A. (:12) Haman Hurries Home to Try to Rescue His Life

1. Mordecai Exalted

“Then Mordecai returned to the king’s gate.”

Place of influence and power and prestige

2. Haman Humiliated

“But Haman hurried home, mourning, with his head covered.”

Everything is done in a hurry with a sense of urgency and desperation and Haman realizes that he is in deep trouble now that Mordecai has the upper hand with the king.

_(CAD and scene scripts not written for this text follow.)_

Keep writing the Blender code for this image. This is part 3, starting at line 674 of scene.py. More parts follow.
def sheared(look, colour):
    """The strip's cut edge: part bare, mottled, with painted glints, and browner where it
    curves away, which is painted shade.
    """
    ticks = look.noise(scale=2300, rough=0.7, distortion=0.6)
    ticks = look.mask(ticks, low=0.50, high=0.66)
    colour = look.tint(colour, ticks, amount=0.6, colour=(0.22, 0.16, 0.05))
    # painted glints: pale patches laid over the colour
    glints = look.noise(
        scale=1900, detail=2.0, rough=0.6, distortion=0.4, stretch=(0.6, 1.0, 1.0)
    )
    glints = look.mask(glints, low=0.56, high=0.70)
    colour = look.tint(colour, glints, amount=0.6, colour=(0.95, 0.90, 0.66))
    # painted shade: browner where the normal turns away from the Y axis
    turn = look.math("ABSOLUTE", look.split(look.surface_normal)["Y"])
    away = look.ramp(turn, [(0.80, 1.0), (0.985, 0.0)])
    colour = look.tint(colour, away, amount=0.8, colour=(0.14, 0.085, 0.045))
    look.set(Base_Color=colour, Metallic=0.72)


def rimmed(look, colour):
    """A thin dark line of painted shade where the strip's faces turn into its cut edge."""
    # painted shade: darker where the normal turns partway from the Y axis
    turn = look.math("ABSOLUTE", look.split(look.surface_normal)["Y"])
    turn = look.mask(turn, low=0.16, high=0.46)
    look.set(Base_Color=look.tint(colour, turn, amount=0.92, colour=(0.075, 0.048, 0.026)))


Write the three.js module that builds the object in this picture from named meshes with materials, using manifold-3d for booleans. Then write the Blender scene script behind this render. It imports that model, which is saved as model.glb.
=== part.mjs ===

B. (:13) Haman Hurries to Obtain Counsel Regarding How to Salvage His Life

1. Seeking Counsel

“And Haman recounted to Zeresh his wife and all his friends

everything that had happened to him.”

Quite the turn of events; things had not gone as planned!

2. Receiving Counsel

“Then his wise men and Zeresh his wife said to him, ‘If Mordecai, before whom you have begun to fall, is of Jewish origin, you will not overcome him, but will surely fall before him.’”

Your doom is sealed.

Joyce Baldwin: Those who had so recently encouraged him to take vengeance now sensed a change of fortune and superstitiously recalled that no one ultimately prospered who plotted against the Jews.

C. (:14) Haman Hurries to Esther’s Banquet with No Viable Options for Escape

“While they were still talking with him, the king’s eunuchs arrived

and hastily brought Haman to the banquet which Esther had prepared.”

Haman is no longer in control of his own destiny. He is being driven along by forces outside of his control.

Whitcomb: His spirit crushed, Haman went to Esther’s second banquet as a sheep to the slaughter.

Laniak: Once more Haman is hurried (as in 5:5a; 6:10) to an activity that puts him further out of control and makes him more vulnerable to the queen’s plans. Esther has moved from passive object to active subject; Haman is moving from active subject to passive object.